Scripts that build objects
<<<<

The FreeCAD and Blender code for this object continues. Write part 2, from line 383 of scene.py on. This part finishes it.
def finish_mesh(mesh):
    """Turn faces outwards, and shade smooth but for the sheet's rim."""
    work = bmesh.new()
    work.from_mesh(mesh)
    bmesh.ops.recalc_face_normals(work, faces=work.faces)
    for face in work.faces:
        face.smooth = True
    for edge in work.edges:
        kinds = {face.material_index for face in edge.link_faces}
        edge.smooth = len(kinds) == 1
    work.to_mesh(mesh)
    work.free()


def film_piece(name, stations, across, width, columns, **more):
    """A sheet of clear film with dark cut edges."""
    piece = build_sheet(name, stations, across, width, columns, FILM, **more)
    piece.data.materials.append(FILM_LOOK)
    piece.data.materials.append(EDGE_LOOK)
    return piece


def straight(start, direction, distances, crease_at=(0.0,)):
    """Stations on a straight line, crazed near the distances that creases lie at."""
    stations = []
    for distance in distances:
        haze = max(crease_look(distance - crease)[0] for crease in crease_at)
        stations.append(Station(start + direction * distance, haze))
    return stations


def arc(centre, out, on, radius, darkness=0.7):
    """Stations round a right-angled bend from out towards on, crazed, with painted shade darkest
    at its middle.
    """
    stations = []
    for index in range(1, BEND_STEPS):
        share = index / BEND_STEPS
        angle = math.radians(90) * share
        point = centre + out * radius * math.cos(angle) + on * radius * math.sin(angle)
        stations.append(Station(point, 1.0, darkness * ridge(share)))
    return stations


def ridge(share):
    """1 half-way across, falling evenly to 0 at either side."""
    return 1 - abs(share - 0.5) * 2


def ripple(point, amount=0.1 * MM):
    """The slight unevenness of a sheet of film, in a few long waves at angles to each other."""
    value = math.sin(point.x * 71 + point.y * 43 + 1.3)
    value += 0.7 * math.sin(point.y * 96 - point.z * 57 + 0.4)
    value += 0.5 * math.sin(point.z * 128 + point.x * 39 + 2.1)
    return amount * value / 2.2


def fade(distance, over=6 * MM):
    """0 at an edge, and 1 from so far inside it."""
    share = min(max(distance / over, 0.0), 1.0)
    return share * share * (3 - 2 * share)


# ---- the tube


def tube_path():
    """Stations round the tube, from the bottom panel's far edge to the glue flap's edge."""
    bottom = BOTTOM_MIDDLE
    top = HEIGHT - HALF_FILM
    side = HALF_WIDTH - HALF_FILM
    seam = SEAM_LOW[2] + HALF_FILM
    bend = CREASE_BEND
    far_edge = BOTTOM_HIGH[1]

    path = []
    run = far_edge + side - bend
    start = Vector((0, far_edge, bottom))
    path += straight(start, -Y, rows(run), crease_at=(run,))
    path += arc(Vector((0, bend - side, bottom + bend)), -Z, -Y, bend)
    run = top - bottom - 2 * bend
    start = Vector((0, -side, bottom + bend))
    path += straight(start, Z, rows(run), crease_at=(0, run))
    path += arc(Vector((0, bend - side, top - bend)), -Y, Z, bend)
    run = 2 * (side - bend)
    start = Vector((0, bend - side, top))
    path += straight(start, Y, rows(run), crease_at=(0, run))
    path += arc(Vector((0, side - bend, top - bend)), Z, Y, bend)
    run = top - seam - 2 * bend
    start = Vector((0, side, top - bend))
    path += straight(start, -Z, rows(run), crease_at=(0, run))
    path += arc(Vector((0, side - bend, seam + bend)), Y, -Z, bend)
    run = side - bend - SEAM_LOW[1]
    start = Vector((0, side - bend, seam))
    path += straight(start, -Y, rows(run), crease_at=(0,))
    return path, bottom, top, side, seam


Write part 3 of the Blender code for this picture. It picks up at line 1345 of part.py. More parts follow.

>>>>

> **GIVEN REQUEST**
Print every line of the records exactly. Omit nothing.

> **RESULT BELOW**
The FreeCAD and Blender code for this object continues. Write part 2, from line 383 of scene.py on. This part finishes it.
def finish_mesh(mesh):
    """Turn faces outwards, and shade smooth but for the sheet's rim."""
    work = bmesh.new()
    work.from_mesh(mesh)
    bmesh.ops.recalc_face_normals(work, faces=work.faces)
    for face in work.faces:
        face.smooth = True
    for edge in work.edges:
        kinds = {face.material_index for face in edge.link_faces}
        edge.smooth = len(kinds) == 1
    work.to_mesh(mesh)
    work.free()


def film_piece(name, stations, across, width, columns, **more):
    """A sheet of clear film with dark cut edges."""
    piece = build_sheet(name, stations, across, width, columns, FILM, **more)
    piece.data.materials.append(FILM_LOOK)
    piece.data.materials.append(EDGE_LOOK)
    return piece


def straight(start, direction, distances, crease_at=(0.0,)):
    """Stations on a straight line, crazed near the distances that creases lie at."""
    stations = []
    for distance in distances:
        haze = max(crease_look(distance - crease)[0] for crease in crease_at)
        stations.append(Station(start + direction * distance, haze))
    return stations


def arc(centre, out, on, radius, darkness=0.7):
    """Stations round a right-angled bend from out towards on, crazed, with painted shade darkest
    at its middle.
    """
    stations = []
    for index in range(1, BEND_STEPS):
        share = index / BEND_STEPS
        angle = math.radians(90) * share
        point = centre + out * radius * math.cos(angle) + on * radius * math.sin(angle)
        stations.append(Station(point, 1.0, darkness * ridge(share)))
    return stations


def ridge(share):
    """1 half-way across, falling evenly to 0 at either side."""
    return 1 - abs(share - 0.5) * 2


def ripple(point, amount=0.1 * MM):
    """The slight unevenness of a sheet of film, in a few long waves at angles to each other."""
    value = math.sin(point.x * 71 + point.y * 43 + 1.3)
    value += 0.7 * math.sin(point.y * 96 - point.z * 57 + 0.4)
    value += 0.5 * math.sin(point.z * 128 + point.x * 39 + 2.1)
    return amount * value / 2.2


def fade(distance, over=6 * MM):
    """0 at an edge, and 1 from so far inside it."""
    share = min(max(distance / over, 0.0), 1.0)
    return share * share * (3 - 2 * share)


# ---- the tube


def tube_path():
    """Stations round the tube, from the bottom panel's far edge to the glue flap's edge."""
    bottom = BOTTOM_MIDDLE
    top = HEIGHT - HALF_FILM
    side = HALF_WIDTH - HALF_FILM
    seam = SEAM_LOW[2] + HALF_FILM
    bend = CREASE_BEND
    far_edge = BOTTOM_HIGH[1]

    path = []
    run = far_edge + side - bend
    start = Vector((0, far_edge, bottom))
    path += straight(start, -Y, rows(run), crease_at=(run,))
    path += arc(Vector((0, bend - side, bottom + bend)), -Z, -Y, bend)
    run = top - bottom - 2 * bend
    start = Vector((0, -side, bottom + bend))
    path += straight(start, Z, rows(run), crease_at=(0, run))
    path += arc(Vector((0, bend - side, top - bend)), -Y, Z, bend)
    run = 2 * (side - bend)
    start = Vector((0, bend - side, top))
    path += straight(start, Y, rows(run), crease_at=(0, run))
    path += arc(Vector((0, side - bend, top - bend)), Z, Y, bend)
    run = top - seam - 2 * bend
    start = Vector((0, side, top - bend))
    path += straight(start, -Z, rows(run), crease_at=(0, run))
    path += arc(Vector((0, side - bend, seam + bend)), Y, -Z, bend)
    run = side - bend - SEAM_LOW[1]
    start = Vector((0, side - bend, seam))
    path += straight(start, -Y, rows(run), crease_at=(0,))
    return path, bottom, top, side, seam


Write part 3 of the Blender code for this picture. It picks up at line 1345 of part.py. More parts follow.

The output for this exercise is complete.